* [Instructions to follow]: Where the word "JSON" occurs in a line, return that line.

* [Listed records]:
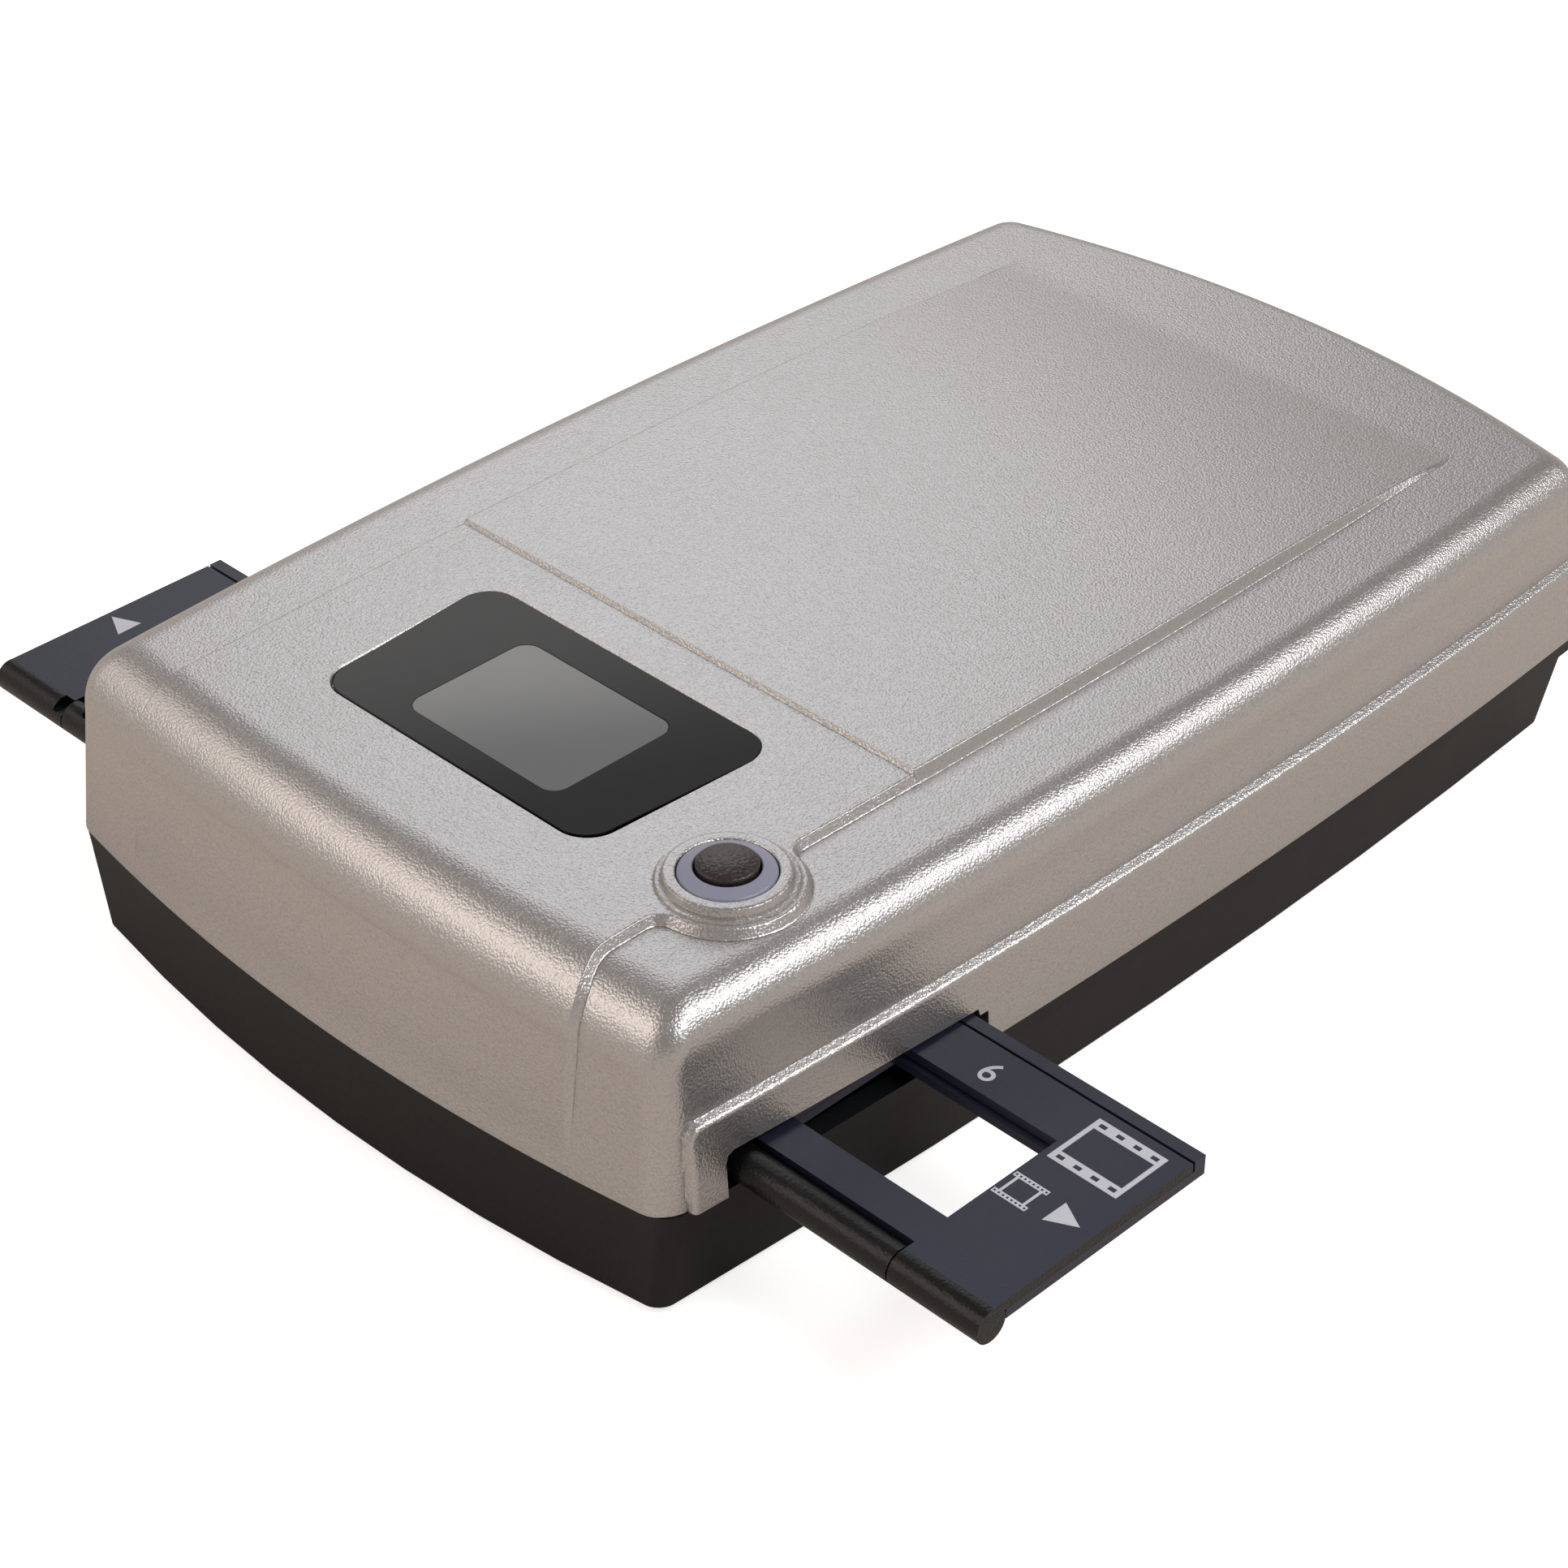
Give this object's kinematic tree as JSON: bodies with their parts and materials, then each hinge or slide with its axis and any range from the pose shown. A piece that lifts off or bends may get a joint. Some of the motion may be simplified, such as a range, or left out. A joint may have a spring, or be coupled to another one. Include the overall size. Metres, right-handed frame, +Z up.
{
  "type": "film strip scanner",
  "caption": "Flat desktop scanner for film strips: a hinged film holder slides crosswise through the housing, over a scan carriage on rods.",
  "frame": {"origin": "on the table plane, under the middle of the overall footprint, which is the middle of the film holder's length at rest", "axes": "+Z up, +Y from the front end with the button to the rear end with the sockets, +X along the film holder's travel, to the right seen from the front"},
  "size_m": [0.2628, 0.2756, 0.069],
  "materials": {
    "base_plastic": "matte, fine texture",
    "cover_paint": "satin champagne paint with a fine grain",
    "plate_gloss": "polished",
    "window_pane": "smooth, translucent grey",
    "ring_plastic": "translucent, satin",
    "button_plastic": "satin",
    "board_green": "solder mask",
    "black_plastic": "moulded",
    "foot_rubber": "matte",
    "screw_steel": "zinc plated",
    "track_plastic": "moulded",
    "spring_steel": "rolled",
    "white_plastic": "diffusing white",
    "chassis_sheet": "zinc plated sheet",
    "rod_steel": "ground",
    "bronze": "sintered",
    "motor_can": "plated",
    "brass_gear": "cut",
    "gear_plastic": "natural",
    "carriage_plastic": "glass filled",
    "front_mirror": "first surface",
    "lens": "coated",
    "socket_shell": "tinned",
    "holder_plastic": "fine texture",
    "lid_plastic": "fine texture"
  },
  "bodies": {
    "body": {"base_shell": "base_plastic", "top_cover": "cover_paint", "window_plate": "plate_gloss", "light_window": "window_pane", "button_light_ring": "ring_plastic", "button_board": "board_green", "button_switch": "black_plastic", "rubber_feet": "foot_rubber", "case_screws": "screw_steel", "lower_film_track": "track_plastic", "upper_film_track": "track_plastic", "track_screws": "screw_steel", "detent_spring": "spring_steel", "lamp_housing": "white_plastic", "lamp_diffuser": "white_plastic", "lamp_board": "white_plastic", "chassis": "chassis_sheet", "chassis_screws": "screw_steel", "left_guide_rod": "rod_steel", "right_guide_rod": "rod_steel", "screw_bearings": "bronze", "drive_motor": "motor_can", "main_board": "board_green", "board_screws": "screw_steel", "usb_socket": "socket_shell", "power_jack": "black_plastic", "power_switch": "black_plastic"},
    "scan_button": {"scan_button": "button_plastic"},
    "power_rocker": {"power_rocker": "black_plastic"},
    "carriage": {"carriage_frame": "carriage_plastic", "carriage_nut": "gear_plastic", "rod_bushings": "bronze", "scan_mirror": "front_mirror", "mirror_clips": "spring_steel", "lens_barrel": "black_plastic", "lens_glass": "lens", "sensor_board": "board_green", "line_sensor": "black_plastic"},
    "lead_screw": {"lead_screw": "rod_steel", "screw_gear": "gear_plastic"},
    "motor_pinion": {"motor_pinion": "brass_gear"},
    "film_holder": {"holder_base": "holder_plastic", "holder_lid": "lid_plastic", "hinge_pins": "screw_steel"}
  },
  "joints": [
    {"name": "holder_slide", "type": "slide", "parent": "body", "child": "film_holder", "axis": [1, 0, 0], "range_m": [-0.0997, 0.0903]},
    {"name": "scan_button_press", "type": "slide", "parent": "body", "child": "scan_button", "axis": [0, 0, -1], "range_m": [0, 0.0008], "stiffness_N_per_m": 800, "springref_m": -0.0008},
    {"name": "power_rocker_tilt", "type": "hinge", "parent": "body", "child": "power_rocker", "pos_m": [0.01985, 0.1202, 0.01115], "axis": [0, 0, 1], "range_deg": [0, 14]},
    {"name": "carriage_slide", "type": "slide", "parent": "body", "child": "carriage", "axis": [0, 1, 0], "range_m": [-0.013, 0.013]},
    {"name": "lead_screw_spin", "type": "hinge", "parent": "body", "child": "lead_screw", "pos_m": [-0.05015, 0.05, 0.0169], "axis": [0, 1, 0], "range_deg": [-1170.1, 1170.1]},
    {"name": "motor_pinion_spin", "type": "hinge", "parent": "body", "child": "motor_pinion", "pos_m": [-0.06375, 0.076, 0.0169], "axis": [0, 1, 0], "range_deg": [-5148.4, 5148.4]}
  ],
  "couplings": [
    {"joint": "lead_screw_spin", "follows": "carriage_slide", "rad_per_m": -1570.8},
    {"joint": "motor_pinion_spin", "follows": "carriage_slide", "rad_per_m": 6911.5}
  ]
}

* * *

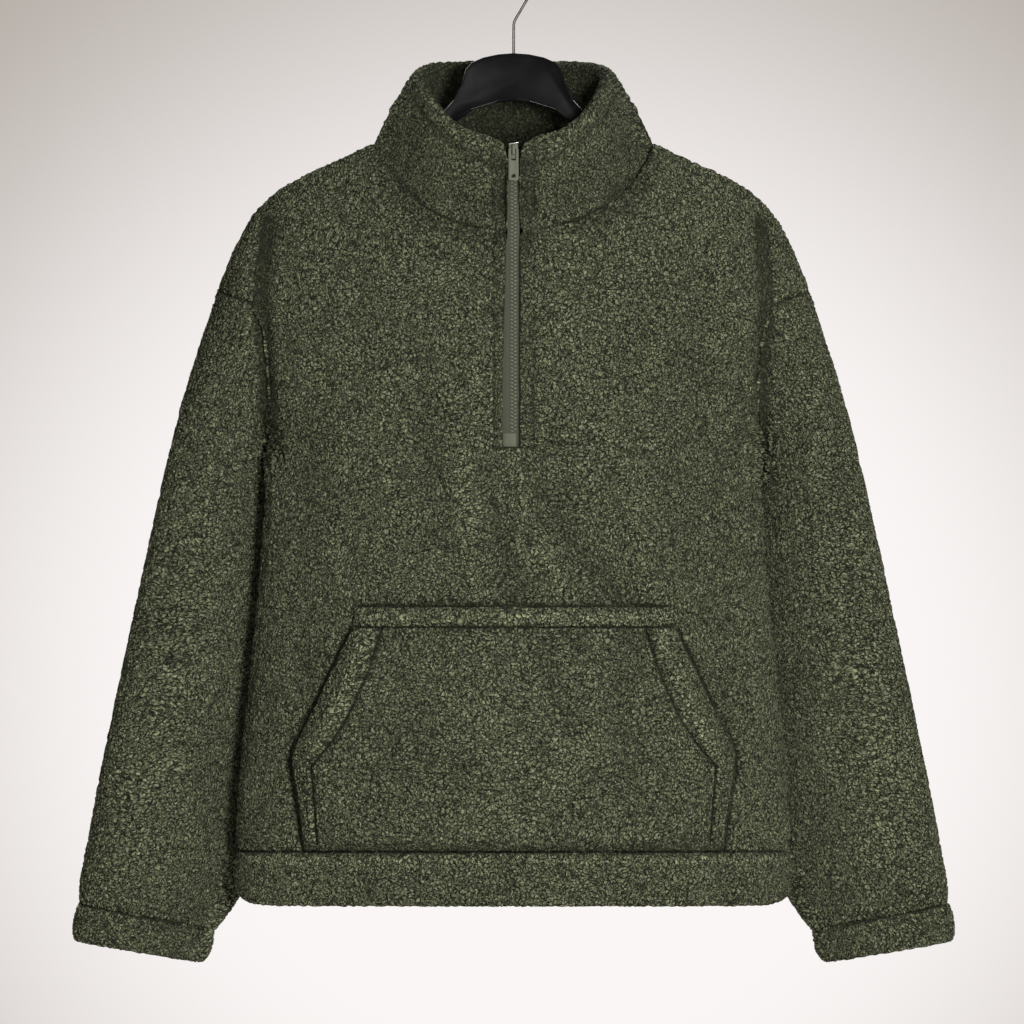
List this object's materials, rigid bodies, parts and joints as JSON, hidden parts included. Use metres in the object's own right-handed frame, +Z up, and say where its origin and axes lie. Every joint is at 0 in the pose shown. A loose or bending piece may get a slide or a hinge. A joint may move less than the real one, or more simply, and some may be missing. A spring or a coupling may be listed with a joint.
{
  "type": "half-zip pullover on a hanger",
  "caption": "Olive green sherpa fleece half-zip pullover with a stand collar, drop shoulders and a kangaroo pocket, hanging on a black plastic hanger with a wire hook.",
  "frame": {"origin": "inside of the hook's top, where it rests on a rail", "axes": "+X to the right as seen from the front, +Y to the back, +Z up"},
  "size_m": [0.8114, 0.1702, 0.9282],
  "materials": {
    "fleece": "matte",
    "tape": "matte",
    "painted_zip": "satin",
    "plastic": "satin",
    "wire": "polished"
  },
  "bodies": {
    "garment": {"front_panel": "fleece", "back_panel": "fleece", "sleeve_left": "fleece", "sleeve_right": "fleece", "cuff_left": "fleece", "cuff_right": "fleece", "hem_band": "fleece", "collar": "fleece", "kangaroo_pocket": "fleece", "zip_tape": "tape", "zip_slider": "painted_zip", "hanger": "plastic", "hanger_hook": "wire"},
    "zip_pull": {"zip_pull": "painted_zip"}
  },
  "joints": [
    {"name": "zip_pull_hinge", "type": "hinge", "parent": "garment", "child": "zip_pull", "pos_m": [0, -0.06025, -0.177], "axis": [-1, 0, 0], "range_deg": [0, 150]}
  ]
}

* [Exercise result]:
Give this object's kinematic tree as JSON: bodies with their parts and materials, then each hinge or slide with its axis and any range from the pose shown. A piece that lifts off or bends may get a joint. Some of the motion may be simplified, such as a range, or left out. A joint may have a spring, or be coupled to another one. Include the overall size. Metres, right-handed frame, +Z up.
List this object's materials, rigid bodies, parts and joints as JSON, hidden parts included. Use metres in the object's own right-handed frame, +Z up, and say where its origin and axes lie. Every joint is at 0 in the pose shown. A loose or bending piece may get a slide or a hinge. A joint may move less than the real one, or more simply, and some may be missing. A spring or a coupling may be listed with a joint.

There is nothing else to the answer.